Passion and Perseverance: Gregg Beloff ’83
by Daintry Duffy Zaterka '88
In 2005, Gregg Beloff ’83 founded Bio-Ball, the single largest fundraising event for Massachusetts Special Olympics, raising over $1.8 million to date.
When a college friend at Middlebury asked Gregg if he’d be willing to coach a basketball team, he quickly agreed. It wasn’t until he showed up at the first practice that he realized it was a Special Olympics team. “I loved it,” says Gregg, who went on to coach Special Olympics athletes for the next 20 years. However, the demands of a growing family eventually started to conflict with weekend-long basketball tournaments, and Gregg wondered if there was another way he could help.
As co-founder and managing director of Danforth Advisors, a company that provides financial and operational support to the life sciences industry, Gregg decided to harness the biotech industry’s spirit of volunteerism to create Bio-Ball. Bio-Ball is a one-day basketball tournament where individual biotech and pharmaceutical companies partner with a Special Olympics basketball team to form an integrated team. This year, 16 teams competed in the event, participating in individual skill and 5-on-5 competitions. At the end of the day, a championship game determines the winner of Bio-Ball.
Though Bio-Ball has been running strong for thirteen years, the first year of the event was a non-starter. “We just couldn’t get it off the ground,” says Gregg, but he stuck with the concept. The following year, eight teams participated, raising $24,000 for Special Olympics.

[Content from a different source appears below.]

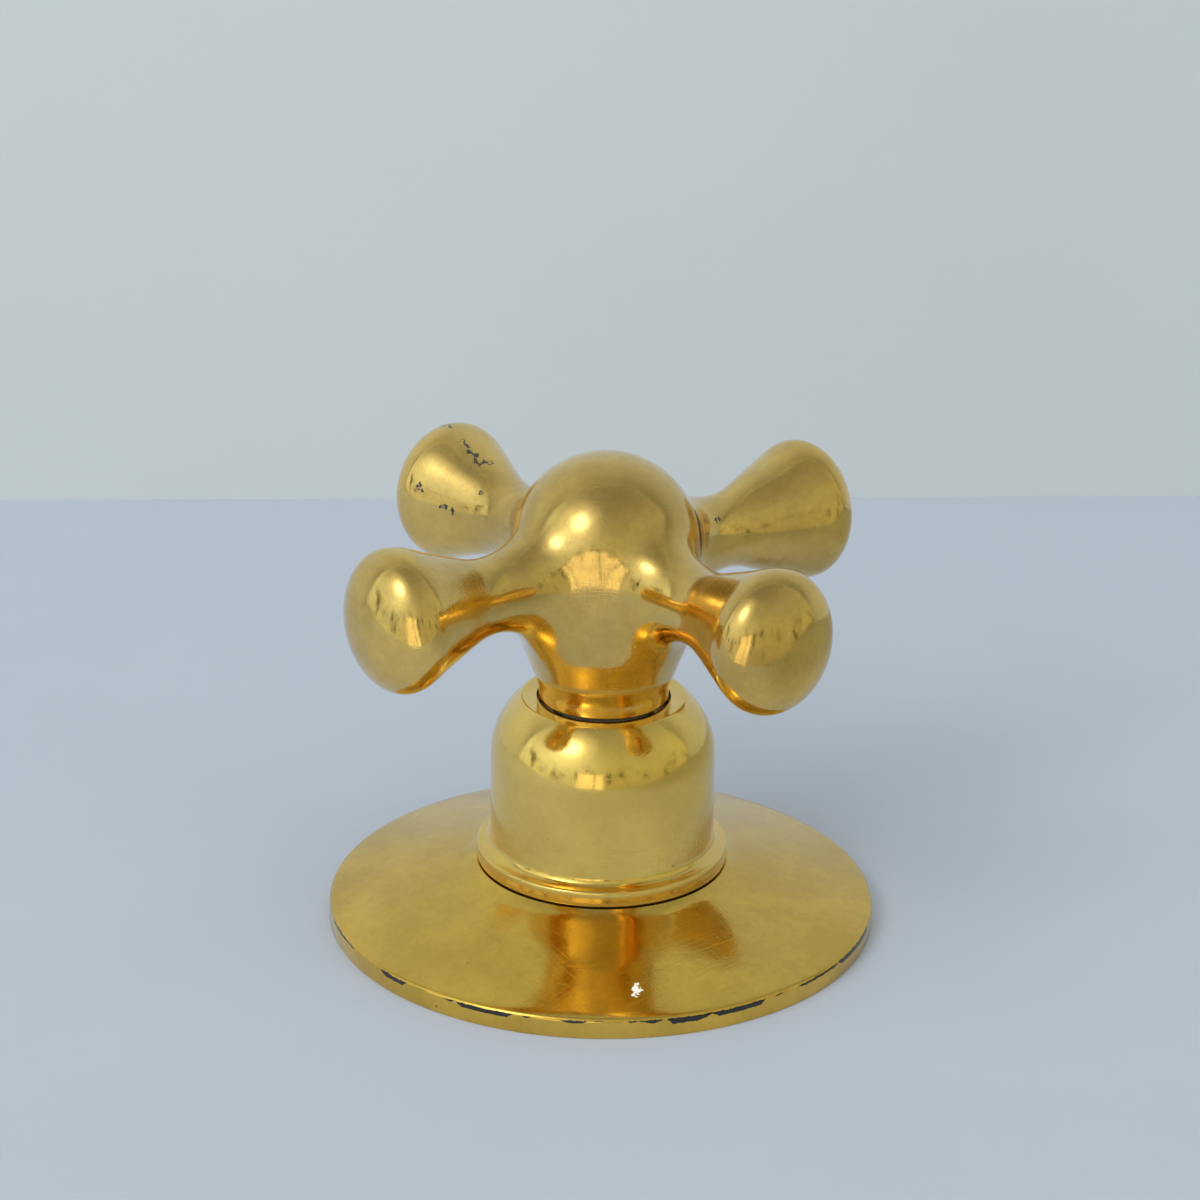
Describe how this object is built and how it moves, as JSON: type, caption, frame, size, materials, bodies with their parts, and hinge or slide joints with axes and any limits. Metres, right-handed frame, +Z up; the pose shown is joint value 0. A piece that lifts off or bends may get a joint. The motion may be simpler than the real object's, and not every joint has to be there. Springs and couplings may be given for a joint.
{
  "type": "basin or bath valve handle station",
  "caption": "Polished brass cross-handle valve station: four-arm handle on a quarter-turn headwork, bell shroud and round escutcheon.",
  "frame": {"origin": "centre of the escutcheon's underside, on the deck", "axes": "+Z up along the spindle; the arms of the closed handle point along X and Y"},
  "size_m": [0.075, 0.075, 0.0627],
  "materials": {
    "polished_brass": "polished, lacquer worn",
    "machined_brass": "machined",
    "black_rubber": "matte",
    "valve_ceramic": "lapped",
    "stainless_steel": "brushed",
    "white_acetal": "matte"
  },
  "bodies": {
    "station": {"bell_shroud": "polished_brass", "escutcheon": "polished_brass", "headwork_housing": "machined_brass", "escutcheon_gasket": "black_rubber", "shroud_washer": "black_rubber", "housing_seal": "black_rubber", "seat_seal": "black_rubber", "seat_disc": "valve_ceramic", "seal_support_ring": "stainless_steel"},
    "handle_set": {"cross_handle": "polished_brass", "handle_locking_screw": "stainless_steel", "spline_bush": "white_acetal", "spindle": "machined_brass", "spindle_clip": "stainless_steel", "glide_washer": "white_acetal", "thrust_ring": "white_acetal", "spindle_o_ring_lower": "black_rubber", "spindle_o_ring_upper": "black_rubber", "rotor_disc": "valve_ceramic"}
  },
  "joints": [
    {"name": "handle_turn", "type": "hinge", "parent": "station", "child": "handle_set", "pos_m": [0, 0, 0.0301], "axis": [0, 0, 1], "range_deg": [0, 90]}
  ]
}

Gregg sees many parallels between the spirit of perseverance that characterizes the biotech industry—where treatments can require 10 years of development—and the ethos of the Special Olympics organization. “Special Olympics is a change organization that sees athletics as a means for inclusion,” a lesson that Gregg learned early in his time at Fay, where he found himself studying alongside students from a diverse range of backgrounds. “Integration and inclusion were a part of daily life when I was at Fay, and that’s also what we’re striving for at the Special Olympics,” he says. “We want to level the playing field, roll out a ball, and let them play.”
In January, Gregg accepted the role of Chairman of the Special Olympics Massachusetts Board of Directors. In this role, he will help the organization increase awareness, raise funds, and fulfill the Special Olympics mission of challenge and inclusion.